__THE REQUEST__:
Your task is to print all of the data word for word.
==============================
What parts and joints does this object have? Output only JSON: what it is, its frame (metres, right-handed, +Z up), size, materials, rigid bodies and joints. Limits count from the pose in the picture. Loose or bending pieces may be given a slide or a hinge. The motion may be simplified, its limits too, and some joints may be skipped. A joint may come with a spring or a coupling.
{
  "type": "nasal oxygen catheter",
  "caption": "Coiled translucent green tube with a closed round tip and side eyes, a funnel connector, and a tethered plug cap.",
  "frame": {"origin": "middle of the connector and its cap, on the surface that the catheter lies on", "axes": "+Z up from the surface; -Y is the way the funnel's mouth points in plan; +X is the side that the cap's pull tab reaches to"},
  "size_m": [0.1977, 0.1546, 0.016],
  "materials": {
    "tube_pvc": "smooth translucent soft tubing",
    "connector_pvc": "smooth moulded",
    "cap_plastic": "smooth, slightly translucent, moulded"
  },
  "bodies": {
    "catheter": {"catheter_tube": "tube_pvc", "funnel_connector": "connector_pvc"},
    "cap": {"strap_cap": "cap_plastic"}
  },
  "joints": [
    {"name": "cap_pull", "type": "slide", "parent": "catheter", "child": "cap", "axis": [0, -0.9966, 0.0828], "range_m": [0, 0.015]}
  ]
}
==============================
__SOLUTION TO THE EXERCISE__:
What parts and joints does this object have? Output only JSON: what it is, its frame (metres, right-handed, +Z up), size, materials, rigid bodies and joints. Limits count from the pose in the picture. Loose or bending pieces may be given a slide or a hinge. The motion may be simplified, its limits too, and some joints may be skipped. A joint may come with a spring or a coupling.
{
  "type": "nasal oxygen catheter",
  "caption": "Coiled translucent green tube with a closed round tip and side eyes, a funnel connector, and a tethered plug cap.",
  "frame": {"origin": "middle of the connector and its cap, on the surface that the catheter lies on", "axes": "+Z up from the surface; -Y is the way the funnel's mouth points in plan; +X is the side that the cap's pull tab reaches to"},
  "size_m": [0.1977, 0.1546, 0.016],
  "materials": {
    "tube_pvc": "smooth translucent soft tubing",
    "connector_pvc": "smooth moulded",
    "cap_plastic": "smooth, slightly translucent, moulded"
  },
  "bodies": {
    "catheter": {"catheter_tube": "tube_pvc", "funnel_connector": "connector_pvc"},
    "cap": {"strap_cap": "cap_plastic"}
  },
  "joints": [
    {"name": "cap_pull", "type": "slide", "parent": "catheter", "child": "cap", "axis": [0, -0.9966, 0.0828], "range_m": [0, 0.015]}
  ]
}